>> Begin

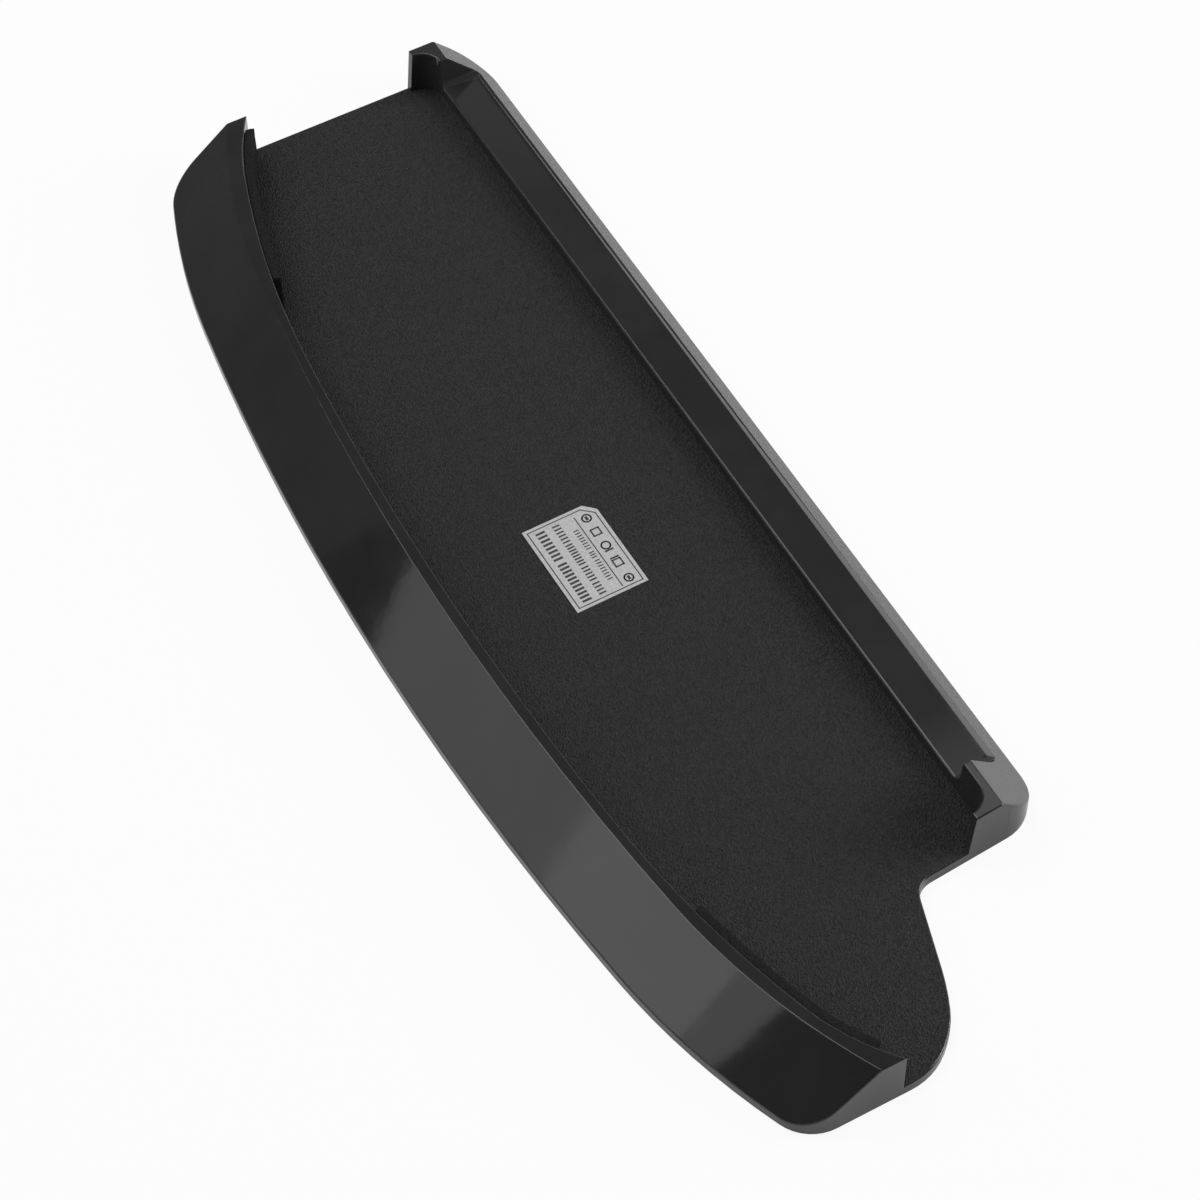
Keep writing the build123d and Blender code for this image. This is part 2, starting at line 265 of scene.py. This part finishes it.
# Painted sheen: the straight slope is painted lighter in speckles that follow its grain, standing
# in
# for the light it reflects. Painted light: the faces turned back towards the middle of the stand,
# such as the pocket's inner faces, are painted lighter.
slope_sheen_share = 0.5
inner_light_share = 0.03
polished_tint = graded(handled, 0.3, 0.7, 0.022, 0.030)
grained_tint = graded(grain_pits, 0.36, 0.66, 0.008, 0.031)
abs_tint = where_grained(polished_tint, grained_tint)
# Painted sheen on the straight slope, lighter in the pits of its grain.
slope_painted_sheen = combined("MULTIPLY", straight_slope, grain_pits)
tint_with_painted_sheen = combined("MULTIPLY_ADD", slope_painted_sheen, slope_sheen_share, abs_tint)
# Painted light: a face is painted lighter where it turns back towards the stand's middle.
turned_out = abs_nodes.new("ShaderNodeVectorMath")
turned_out.operation = "DOT_PRODUCT"
abs_links.new(abs_place, turned_out.inputs[0])
abs_links.new(facing, turned_out.inputs[1])
inner_painted_light = graded(turned_out.outputs["Value"], -6.0, -12.0, 0.0, inner_light_share)
grey_colour(abs_shader, combined("MULTIPLY_ADD", inner_painted_light, grain_pits, tint_with_painted_sheen))
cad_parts["body"].material_slots[0].material = moulded_abs


# Foam strips: closed-cell black sponge, die-cut into strips with adhesive on one face and
# pressed onto the curved wall's inner face near each end. The cut edges are slightly crushed
# and the open face shows its cells.
sponge, sponge_shader = new_finish("black_sponge")
sponge_shader.inputs["Roughness"].default_value = 0.95
sponge_shader.inputs["Specular IOR Level"].default_value = 0.2
sponge_cells = small_cells(place_on(sponge_shader), scale=2600)
relief(sponge_shader, sponge_cells, strength=0.9, distance=0.00012)
grey_colour(sponge_shader, graded(sponge_cells, 0.0, 0.8, 0.007, 0.018))

# Pits are counted per metre, and depths are in metres.
fine_pits = 1600
fine_pit_depth = 0.00003
wide_pits = 260
wide_pit_depth = 0.00004
crush_depth = 0.00005
for end in ("near", "far"):
    cut_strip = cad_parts["foam_strip_" + end]
    strip = bpy.data.objects.new("sponge_strip_" + end, cut_strip.data.copy())
    scene.collection.objects.link(strip)
    strip.data.materials.clear()
    strip.data.materials.append(sponge)
    cells = strip.modifiers.new("cells", "REMESH")
    cells.mode = "VOXEL"
    cells.voxel_size = 0.0003
    crushed = strip.modifiers.new("crushed_edges", "SMOOTH")
    crushed.factor = 0.5
    crushed.iterations = 3
    bpy.context.view_layer.update()
    shaped = strip.evaluated_get(bpy.context.evaluated_depsgraph_get())
    soft = bpy.data.meshes.new_from_object(shaped)
    strip.modifiers.clear()
    strip.data = soft
    low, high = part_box("foam_strip_" + end)
    cell_tops = []
    for point in soft.vertices:
        fine_pit = noise.noise(point.co * fine_pits) * fine_pit_depth
        wide_pit = noise.noise(point.co * wide_pits) * wide_pit_depth
        top = point.co + point.normal * (fine_pit + wide_pit - crush_depth)
        cell_tops.extend(min(max(top[axis], low[axis]), high[axis]) for axis in range(3))
    soft.vertices.foreach_set("co", cell_tops)
    for face in soft.polygons:
        face.use_smooth = True
    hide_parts("foam_strip_" + end)
    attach(strip, "root")


# Label: silver-white polyester film with one clipped corner, stuck to the floor plate.
# It is printed in dark ink with a border, one rule, and plain bars and shapes.
# The film keeps the CAD's solid and the print is a film of ink on its top.
film, film_shader = new_finish("silver_film")
film_shader.inputs["Roughness"].default_value = 0.42
film_speckle = mottle(place_on(film_shader), scale=2600, detail=2.0)
relief(film_shader, film_speckle, strength=0.4, distance=0.00001)
grey_colour(film_shader, graded(film_speckle, 0.3, 0.7, 0.47, 0.59))
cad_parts["label"].material_slots[0].material = film

ink, ink_shader = new_finish("print_ink")
ink_shader.inputs["Roughness"].default_value = 0.5
ink_wear = mottle(place_on(ink_shader), scale=1800, detail=3.0)
grey_colour(ink_shader, graded(ink_wear, 0.35, 0.75, 0.02, 0.07))

ink_sheet = bmesh.new()


def printed_line(points, width):
    """One printed line through points in millimetres from the label's centre."""
    for start, end in zip(points, points[1:]):
        run = (Vector(end) - Vector(start)).normalized()
        side = Vector((-run.y, run.x)) * width / 2
        over = run * width / 2
        tail = Vector(start) - over
        tip = Vector(end) + over
        corners = []
        for spot in (tail + side, tail - side, tip - side, tip + side):
            corners.append(ink_sheet.verts.new((spot.x, spot.y, 0)))
        ink_sheet.faces.new(corners)


thin_line = 0.22
border = [(-9.8, -6.65), (9.8, -6.65), (9.8, 6.65), (-7.9, 6.65), (-9.8, 4.5), (-9.8, -6.65)]
printed_line(border, thin_line)
printed_line([(-8.7, 2.65), (9.2, 2.65)], thin_line)

# A row of blocks has its level, a block's height, width and pitch, and where each run of
# blocks starts and ends.
block_rows = (
    (-4.5, 1.9, 0.5, 0.95, ((-8.7, -1.9), (-0.4, 8.8))),
    (-1.25, 1.5, 0.36, 0.75, ((-8.7, -4.6), (-3.7, 1.2), (2.2, 5.3), (6.3, 8.8))),
    (1.5, 1.1, 0.26, 0.65, ((-5.9, -1.2), (-0.2, 1.0), (1.9, 6.7))),
)
for level, tall, wide, pitch, runs in block_rows:
    for start, end in runs:
        blocks = round((end - start) / pitch) + 1
        for block in range(blocks):
            across = start + (end - start) * block / (blocks - 1)
            reach = (tall - wide) / 2
            printed_line([(across, level - reach), (across, level + reach)], wide)

mark_level = 4.6
ring_radius = 0.85
ring_line = 0.3
ring_turns = [math.radians(step * 20) for step in range(19)]
for middle in (-7.5, -0.3, 8.2):
    ring = []
    for turn in ring_turns:
        across = middle + ring_radius * math.cos(turn)
        ring.append((across, mark_level + ring_radius * math.sin(turn)))
    printed_line(ring, ring_line)

square_reach = 0.8
square_foot = 3.8
square_head = 5.4
square_line = 0.32
for middle in (-3.9, 4.2):
    left = middle - square_reach
    right = middle + square_reach
    square = [(left, square_foot), (right, square_foot), (right, square_head)]
    square += [(left, square_head), (left, square_foot)]
    printed_line(square, square_line)

upright_line = 0.4
for middle in (0.95, 2.9):
    printed_line([(middle, 3.9), (middle, 5.3)], upright_line)
dash_line = 0.55
for start, end in ((-7.7, -7.3), (8.0, 8.4)):
    printed_line([(start, mark_level), (end, mark_level)], dash_line)

ink_mesh = bpy.data.meshes.new("label_print")
ink_sheet.to_mesh(ink_mesh)
ink_sheet.free()
ink_mesh.materials.append(ink)
millimetre = 0.001
label_turn = math.radians(0.6)
ink_thickness = 0.006 * millimetre
label_low, label_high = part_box("label")
label_centre = (label_low + label_high) / 2
print_place = (label_centre.x, label_centre.y, label_high.z + ink_thickness)
ink_mesh.transform(Matrix.Rotation(label_turn, 4, "Z") @ Matrix.Scale(millimetre, 4))
ink_mesh.transform(Matrix.Translation(print_place))
label_print = bpy.data.objects.new("label_print", ink_mesh)
scene.collection.objects.link(label_print)
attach(label_print, "root")


# Feet: four discs of black rubber under the moulding, punched from sheet and glued
# into round recesses. Dust lies on them in patches, a little greyer than the rubber.
rubber, rubber_shader = new_finish("foot_rubber_black")
rubber_dust = mottle(place_on(rubber_shader), scale=900, detail=4.0)
grey_colour(rubber_shader, graded(rubber_dust, 0.35, 0.7, 0.014, 0.032))
rubber_grip = graded(rubber_dust, 0.0, 1.0, 0.7, 0.9)
rubber.node_tree.links.new(rubber_grip, rubber_shader.inputs["Roughness"])
relief(rubber_shader, rubber_dust, strength=0.5, distance=0.00004)
for foot in ("foot_far_straight", "foot_near_straight", "foot_far_curved", "foot_near_curved"):
    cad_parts[foot].material_slots[0].material = rubber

>> End

Show every line from the listing above in which the string "root" appears.

▶ Solution:
    attach(strip, "root")
attach(label_print, "root")